Saya sama sekali tak memiliki keberanian untuk menyahut pertanyaan itu.
“Baiklah, jika kau tidak ingin bercerita. Aku tunggu sampai kau siap.”
Istri saya lalu melepas pelukannya dan berjalan meninggalkan saya yang masih menatap wajah bodoh saya di hadapan cermin.
“Sayang ....” katanya sambil berbalik memandang saya, “kau boleh tidur duluan jika kau memang lelah.“
Namun, setelah berkata begitu, perlahan ia mendekat dan mengecup pipi saya. “Aku ingin memasak mi instan pedas. Tapi sebelum itu, ada kabar baik yang ingin aku katakan kepadamu.”

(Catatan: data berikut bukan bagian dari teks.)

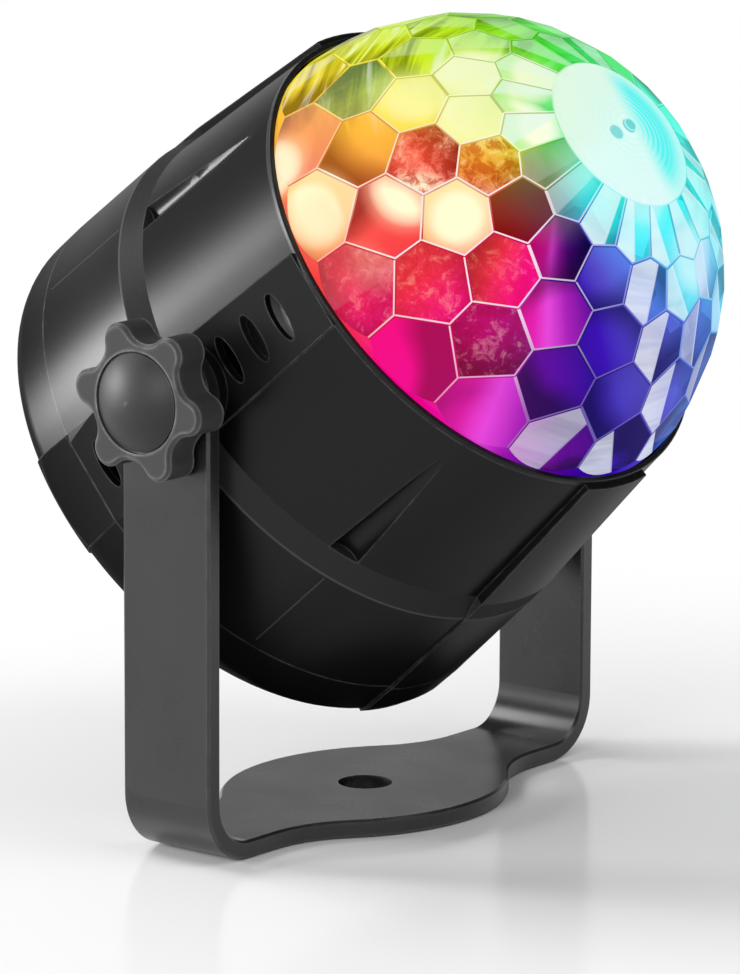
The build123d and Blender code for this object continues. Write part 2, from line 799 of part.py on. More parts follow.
def power_transformer():
    """A wound core between two flanges."""
    x, y = transformer_place
    middle = Pos(x, y, -driver_board_station + transformer_height / 2)
    core = middle * Box(transformer_length, transformer_core_width, transformer_height)
    winding = middle * Box(transformer_length - 2 * transformer_flange, transformer_width,
                           transformer_height - 2 * transformer_flange)
    return core + winding


def filter_capacitors():
    """Two upright cans."""
    cans = []
    for rise in capacitor_rises:
        can = rod(capacitor_radius, -driver_board_station, -driver_board_station + capacitor_height,
                  capacitor_shift, rise)
        top_edge = can.edges().filter_by(GeomType.CIRCLE).sort_by(Axis.Z)[-1]
        cans.append(chamfer(top_edge, capacitor_edge))
    return cans


def lead_header():
    """The plug that the light board's lead starts from."""
    x, y = header_place
    return Pos(x, y, -driver_board_station + header_height / 2) * Box(
        header_length, header_width, header_height)


def led_lead():
    """The lead from the header up to the light board, bowed outwards a little."""
    x, y = header_place
    start = -driver_board_station + header_height
    run = (sink_face - start) / 4
    points = [Vector(x, y, start), Vector(x, y, start + run), Vector(x, y + lead_bow, start + 2 * run),
              Vector(x, y, start + 3 * run), Vector(x, y, sink_face)]
    radii = []
    for before, corner, after in zip(points, points[1:], points[2:]):
        turn = (corner - before).get_angle(after - corner)
        shorter = min((corner - before).length, (after - corner).length)
        radii.append(curve_share * shorter / tan(radians(turn / 2)))
    route = FilletPolyline(*points, radius=radii)
    return sweep(Plane(route @ 0, z_dir=route % 0) * Circle(lead_radius), path=route)


# Dome
def facet_planes():
    """The planes of all facets, ring by ring, each ring shifted by half a facet."""
    step = full_turn / facets_per_ring
    centre = Vector(0, 0, dome_centre_station)
    for number, (polar, rise) in enumerate(zip(facet_ring_angles, facet_ring_rises)):
        shift = facet_phase + step / 2 * (number % 2)
        for count in range(facets_per_ring):
            turn = radians(shift + step * count)
            outward = Vector(sin(radians(polar)) * cos(turn), sin(radians(polar)) * sin(turn),
                             cos(radians(polar)))
            yield Plane(origin=centre + outward * (dome_radius + rise), z_dir=outward)


def pole_lens():
    """The plain crown at the pole, with the nub at its middle."""
    crown = Pos(0, 0, dome_centre_station) * Sphere(pole_lens_crown_radius)
    crown &= rod(pole_lens_radius, dome_centre_station + dome_inner_radius / 2,
                 dome_centre_station + dome_radius + overrun)
    top = dome_centre_station + pole_lens_crown_radius
    return crown + rod(pole_nub_radius, top - overrun, top + pole_nub_height)


def faceted_dome():
    """The clear dome: a blank cut by facets, hollowed, with a hub on its axis."""
    top = dome_centre_station + dome_radius
    blank = rod(dome_skirt_radius, dome_skirt_station, top)
    for plane in facet_planes():
        blank = blank.split(plane, keep=Keep.BOTTOM)
    blank -= rod(pole_lens_radius, dome_centre_station + dome_inner_radius / 2, top + overrun)
    blank += pole_lens()
    hollow = Pos(0, 0, dome_centre_station) * Sphere(dome_inner_radius)
    hollow += rod(dome_inner_radius, dome_skirt_station - overrun, dome_centre_station)
    shell = blank - hollow
    shell += rod(hub_radius, hub_station, hub_station + hub_length + shaft_end_gap)
    return shell - rod(shaft_radius + seat_clearance, hub_station - overrun,
                       hub_station + hub_length + seat_clearance)


def hub_clip():
    """The push-on clip under the hub."""
    return ring(hub_clip_radius, shaft_radius + seat_clearance, hub_station - hub_clip_thickness,
                hub_station)


# Knobs, studs and washers, drawn on the right side
def knob_outline():
    """Six round lobes with hollows between them."""
    lobe_place = knob_tip_radius - knob_lobe_radius
    outline = Circle(knob_valley_radius)
    for number in range(knob_lobes):
        turn = Rot(0, 0, knob_lobe_angle + full_turn / knob_lobes * number)
        outline += turn * Pos(lobe_place, 0) * Circle(knob_lobe_radius)
    return fillet(outline.vertices(), knob_lobe_fillet)


def knob():
    """The star knob, with a seat for its cap and a hexagonal pocket."""
    sketch = Plane(origin=(knob_washer_outer_face, pivot_rise, 0), x_dir=(0, 1, 0), z_dir=(1, 0, 0))
    star = sketch * extrude(knob_outline(), knob_thickness)
    face_edges = star.faces().sort_by(Axis.X)[-1].edges()
    star = chamfer(face_edges, knob_edge)
    star -= across(cap_radius + cap_groove, cap_seat, knob_face + overrun)
    pocket = sketch * extrude(RegularPolygon(stud_head_radius + seat_clearance, hexagon_sides),
                              cap_seat - knob_washer_outer_face + overrun)
    floor = cap_seat - stud_head_height
    star -= Pos(floor - knob_washer_outer_face, 0, 0) * pocket
    return star - across(stud_radius + seat_clearance, knob_washer_outer_face - overrun, floor + overrun)


def knob_cap():
    """The domed cap in the knob's face."""
    rim = cap_seat + cap_rim_height
    outline = [Polyline((0, 0, rim + cap_dome_height), (0, 0, cap_seat), (cap_radius, 0, cap_seat),
                        (cap_radius, 0, rim)),
               crown_arc(cap_radius, rim, cap_dome_height)]
    cap = revolve(make_face(outline), Axis.Z, full_turn)
    return Pos(0, pivot_rise, 0) * Rot(0, quarter_turn, 0) * cap


def knob_stud():
    """The stud, its hexagon head in the knob and its shank in the brass insert."""
    floor = cap_seat - stud_head_height
    shank = across(stud_radius, boss_inner_face + stud_tip_setback, floor)
    head_plane = Plane(origin=(floor, pivot_rise, 0), x_dir=(0, 1, 0), z_dir=(1, 0, 0))
    return shank + head_plane * extrude(RegularPolygon(stud_head_radius, hexagon_sides), stud_head_height)


def knob_washer():
    """The steel washer between the knob and the arm."""
    return across_ring(washer_radius, stud_radius + stud_clearance, arm_outer_face + washer_gap,
                       knob_washer_outer_face)


def friction_washer():
    """The rubber ring between the barrel's boss and the arm."""
    return across_ring(washer_radius, stud_radius + stud_clearance, boss_outer_face,
                       arm_inner_face - washer_gap)


def pivot_insert():
    """The brass insert in the boss, grooved round its middle."""
    sleeve = across_ring(insert_radius, stud_radius + running_clearance, boss_inner_face, boss_outer_face)
    middle = (boss_inner_face + boss_outer_face) / 2
    return sleeve - across_ring(insert_radius + overrun, insert_radius - insert_groove_depth,
                                middle - insert_groove_width / 2, middle + insert_groove_width / 2)


os.makedirs("parts", exist_ok=True)
save("yoke_bracket", yoke_bracket())
save("barrel_housing", placed(barrel_housing()))
save("bezel_ring", placed(bezel_ring()))
save("rear_cover", placed(rear_cover()))
save("cover_screws", *[placed(screw) for screw in cover_screws()])
save("cord_gland", placed(cord_gland()))
save("microphone", placed(microphone()))
save("heat_sink", placed(heat_sink()))
save("light_board", placed(light_board()))
save("led_emitters", *[placed(emitter) for emitter in led_emitters()])
save("led_lenses", *[placed(lens) for lens in led_lenses()])
save("reflector_tray", placed(reflector_tray()))
save("tray_screws", *[placed(screw) for screw in tray_screws()])
save("motor_bracket", placed(motor_bracket()))
save("motor_standoffs", *[placed(pillar) for pillar in motor_standoffs()])
save("motor_screws", *[placed(screw) for screw in motor_screws()])
save("motor_gearbox", placed(motor_gearbox()))
save("gear_motor", placed(gear_motor()))
save("motor_leads", *[placed(lead) for lead in motor_leads()])
save("drive_shaft", placed(drive_shaft()))
save("driver_board", placed(driver_board()))
save("board_screws", *[placed(screw) for screw in board_screws()])
save("power_transformer", placed(power_transformer()))
save("filter_capacitors", *[placed(can) for can in filter_capacitors()])
save("lead_header", placed(lead_header()))
save("led_lead", placed(led_lead()))
save("faceted_dome", placed(faceted_dome()))
save("hub_clip", placed(hub_clip()))
right_pieces = {"knob": knob(), "knob_cap": knob_cap(), "knob_stud": knob_stud(),
                "knob_washer": knob_washer(), "friction_washer": friction_washer(),
                "pivot_insert": pivot_insert()}
for name, piece in right_pieces.items():
    save(f"right_{name}", placed(piece))
    save(f"left_{name}", placed(mirrored(piece)))
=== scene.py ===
import bpy
import json
import math
import random
from types import SimpleNamespace
from mathutils import Matrix, Vector


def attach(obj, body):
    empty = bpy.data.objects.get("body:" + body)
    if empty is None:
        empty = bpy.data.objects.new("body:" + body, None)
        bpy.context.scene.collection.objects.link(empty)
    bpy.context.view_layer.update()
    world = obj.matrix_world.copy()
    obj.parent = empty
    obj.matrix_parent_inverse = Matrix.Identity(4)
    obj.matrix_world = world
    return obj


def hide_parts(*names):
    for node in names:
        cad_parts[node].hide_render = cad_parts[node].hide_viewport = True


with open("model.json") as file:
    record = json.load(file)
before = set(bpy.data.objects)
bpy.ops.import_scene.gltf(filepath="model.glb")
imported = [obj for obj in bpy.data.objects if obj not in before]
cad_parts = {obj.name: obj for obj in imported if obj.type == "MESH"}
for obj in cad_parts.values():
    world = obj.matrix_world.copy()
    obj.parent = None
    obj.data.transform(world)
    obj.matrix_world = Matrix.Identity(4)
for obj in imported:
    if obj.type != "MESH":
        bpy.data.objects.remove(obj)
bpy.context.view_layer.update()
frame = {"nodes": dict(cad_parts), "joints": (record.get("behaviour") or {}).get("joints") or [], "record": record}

millimetre = 0.001
joints = {joint["name"]: joint for joint in frame["joints"]}
pivot = Vector(joints["head_tilt"]["pos_m"])
head_axis = Vector(joints["dome_spin"]["axis"])
head_up = head_axis.cross(Vector((1, 0, 0)))
barrel_middle = Vector(joints["dome_spin"]["pos_m"])
dome_station = 25.8
dome_centre = barrel_middle + millimetre * dome_station * head_axis


# camera, with its angles in degrees and its lengths in millimetres

view_heading, view_dip, view_roll = 51.443, 11.661, 0.239
camera_right, camera_up, camera_back = 0.494, -21.939, 961.33
focal_length = 218.89
film_width = 36


def photo_axes():
    """Right, up and forward of the photographed view."""
    heading, dip, roll = math.radians(view_heading), math.radians(view_dip), math.radians(view_roll)
    level = Vector((math.sin(heading), math.cos(heading), 0))
    forward = math.cos(dip) * level - math.sin(dip) * Vector((0, 0, 1))
    lift = math.sin(dip) * level + math.cos(dip) * Vector((0, 0, 1))
    side = forward.cross(lift)
    right = math.cos(roll) * side + math.sin(roll) * lift
    up = -math.sin(roll) * side + math.cos(roll) * lift
    return right, up, forward


photo_right, photo_up, photo_forward = photo_axes()


def place_camera():
    """Stands the camera off the pivot as in the photograph."""
    lens = bpy.data.cameras.new("photo_camera")
    lens.sensor_fit = 'AUTO'
    lens.sensor_width = film_width
    lens.lens = focal_length
    lens.clip_end = 50
    camera = bpy.data.objects.new("photo_camera", lens)
    aside = camera_right * photo_right + camera_up * photo_up - camera_back * photo_forward
    turn = Matrix((photo_right, photo_up, -photo_forward)).transposed().to_4x4()
    camera.matrix_world = Matrix.Translation(pivot + millimetre * aside) @ turn
    bpy.context.scene.collection.objects.link(camera)
    bpy.context.scene.camera = camera


# node helpers

def add(tree, kind, **settings):
    made = tree.nodes.new(kind)
    for name, value in settings.items():
        setattr(made, name, value)
    return made


def join(tree, source, target):
    """Links a socket, or sets a plain value."""
    if isinstance(source, bpy.types.NodeSocket):
        tree.links.new(source, target)
    else:
        target.default_value = source


def reckon(tree, operation, *values, clamp=False):
    made = add(tree, "ShaderNodeMath", operation=operation, use_clamp=clamp)
    for place, value in enumerate(values):
        join(tree, value, made.inputs[place])
    return made.outputs[0]


def plus(tree, first, second):
    return reckon(tree, 'ADD', first, second)


def times(tree, first, second, clamp=False):
    return reckon(tree, 'MULTIPLY', first, second, clamp=clamp)


def larger(tree, first, second):
    return reckon(tree, 'MAXIMUM', first, second)


def within(tree, value, middle, margin):
    """1 where the value lies closer to the middle than the margin."""
    off = reckon(tree, 'ABSOLUTE', reckon(tree, 'SUBTRACT', value, middle))
    return reckon(tree, 'LESS_THAN', off, margin)


def arrange(tree, operation, *values):
    """Vector arithmetic."""
    made = add(tree, "ShaderNodeVectorMath", operation=operation)
    for place, value in enumerate(values):
        target = made.inputs["Scale"] if operation == 'SCALE' and place == 1 else made.inputs[place]
        join(tree, value, target)
    return made.outputs["Value"] if operation in ('DOT_PRODUCT', 'LENGTH') else made.outputs[0]


def moved(tree, place, shift):
    return arrange(tree, 'ADD', place, shift)


def scaled(tree, arm, factor):
    return arrange(tree, 'SCALE', arm, factor)


def away(tree, place, centre):
    """The arm from a centre to a place."""
    return arrange(tree, 'SUBTRACT', place, centre)


def dot(tree, first, second):
    return arrange(tree, 'DOT_PRODUCT', first, second)


def reach(tree, arm, direction):
    """How far an arm goes along a direction, in millimetres."""
    return times(tree, dot(tree, arm, direction), 1 / millimetre)


def size(tree, arm):
    """Length of an arm, in millimetres."""
    return times(tree, arrange(tree, 'LENGTH', arm), 1 / millimetre)


def gap(tree, place, centre):
    """Distance between two places, in millimetres."""
    return size(tree, away(tree, place, centre))


def spread(tree, value, low, high, new_low, new_high, smooth=False):
    """Carries the range from low to high over to the new one, and stays at its ends outside."""
    made = add(tree, "ShaderNodeMapRange", interpolation_type='SMOOTHSTEP' if smooth else 'LINEAR')
    for name, given in (("Value", value), ("From Min", low), ("From Max", high),
                        ("To Min", new_low), ("To Max", new_high)):
        join(tree, given, made.inputs[name])
    return made.outputs[0]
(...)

“Apa?“ tanya saya terperanjat.
“Orangtuaku akhirnya setuju untuk membeli satu toko di lokasi yang dulu pernah kau bilang. Kau bisa berhenti bekerja dan membuka toko impianmu di sana. Atau, jika kau tidak mau, dan masih suka bekerja, aku akan batalkan rencana itu.”

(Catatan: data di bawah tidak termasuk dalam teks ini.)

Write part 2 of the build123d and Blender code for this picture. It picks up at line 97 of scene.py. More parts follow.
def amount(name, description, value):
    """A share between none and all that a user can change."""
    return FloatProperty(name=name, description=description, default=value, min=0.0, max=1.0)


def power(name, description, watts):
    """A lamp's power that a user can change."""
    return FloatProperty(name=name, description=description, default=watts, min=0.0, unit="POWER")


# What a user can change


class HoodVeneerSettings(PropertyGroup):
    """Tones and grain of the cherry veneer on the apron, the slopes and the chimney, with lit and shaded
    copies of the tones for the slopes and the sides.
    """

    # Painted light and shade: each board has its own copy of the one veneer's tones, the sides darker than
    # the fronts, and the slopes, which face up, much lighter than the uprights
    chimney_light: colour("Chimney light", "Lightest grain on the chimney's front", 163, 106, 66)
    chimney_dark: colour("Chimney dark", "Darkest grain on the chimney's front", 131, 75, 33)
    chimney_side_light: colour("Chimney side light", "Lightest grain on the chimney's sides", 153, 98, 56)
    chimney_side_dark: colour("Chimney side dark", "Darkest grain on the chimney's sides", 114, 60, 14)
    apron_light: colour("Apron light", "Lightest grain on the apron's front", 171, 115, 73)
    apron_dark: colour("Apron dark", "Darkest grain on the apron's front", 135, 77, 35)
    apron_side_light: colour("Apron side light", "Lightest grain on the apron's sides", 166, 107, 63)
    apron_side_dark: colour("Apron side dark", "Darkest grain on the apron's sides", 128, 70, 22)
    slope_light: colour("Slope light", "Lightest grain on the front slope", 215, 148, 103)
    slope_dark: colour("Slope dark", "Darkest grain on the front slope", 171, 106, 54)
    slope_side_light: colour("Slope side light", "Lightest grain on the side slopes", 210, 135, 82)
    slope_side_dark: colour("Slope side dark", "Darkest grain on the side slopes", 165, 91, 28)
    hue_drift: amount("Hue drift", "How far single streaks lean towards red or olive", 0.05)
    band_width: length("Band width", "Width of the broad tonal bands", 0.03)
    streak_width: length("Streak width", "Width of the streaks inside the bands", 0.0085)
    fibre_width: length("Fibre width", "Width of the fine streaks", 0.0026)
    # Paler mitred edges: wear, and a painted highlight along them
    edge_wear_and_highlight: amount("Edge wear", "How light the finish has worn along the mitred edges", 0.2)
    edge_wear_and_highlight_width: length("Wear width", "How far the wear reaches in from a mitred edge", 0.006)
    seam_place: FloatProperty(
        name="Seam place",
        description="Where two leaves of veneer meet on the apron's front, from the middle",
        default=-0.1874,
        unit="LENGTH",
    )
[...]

Saya menegang, lagi. Pelupuk mata saya mulai berair. Segera saya peluk tubuh perempuan itu erat agar dia tak melihat air mata saya yang hampir tumpah tak terbendung.
“Aku menyesal sudah mengabarkan tentang toko itu jika aku tau kau malah sedih seperti ini,” ucap istri saya.
Saya menggeleng. Tak bisa saya ungkapkan satu kata pun kepada perempuan yang telah membersamai saya selama bertahun-tahun itu. Antara sedih, perasaan bersalah, sekaligus bahagia, bercampur menjadi satu gumpalan besar di benak saya.
“Sudah, ya, Sayang, sepertinya suamiku ini butuh istirahat. Pekerjaanmu hari ini banyak, kan?”
“Aku mau mi juga,” ucap saya tanpa tahu malu.
“Serius?”
“Hmm.” Saya mengangguk polos.
“Ayo kita buat mi instan cabe lima belas seperti biasa!” jawab perempuan itu bersemangat.
Jujur saja saya akui, saat ini istri saya adalah yang paling cantik; lebih cantik dari perempuan mana pun, lebih romantis dari perempuan mana pun, dan lebih pedas daripada mi instan lima belas cabe rawit mana pun.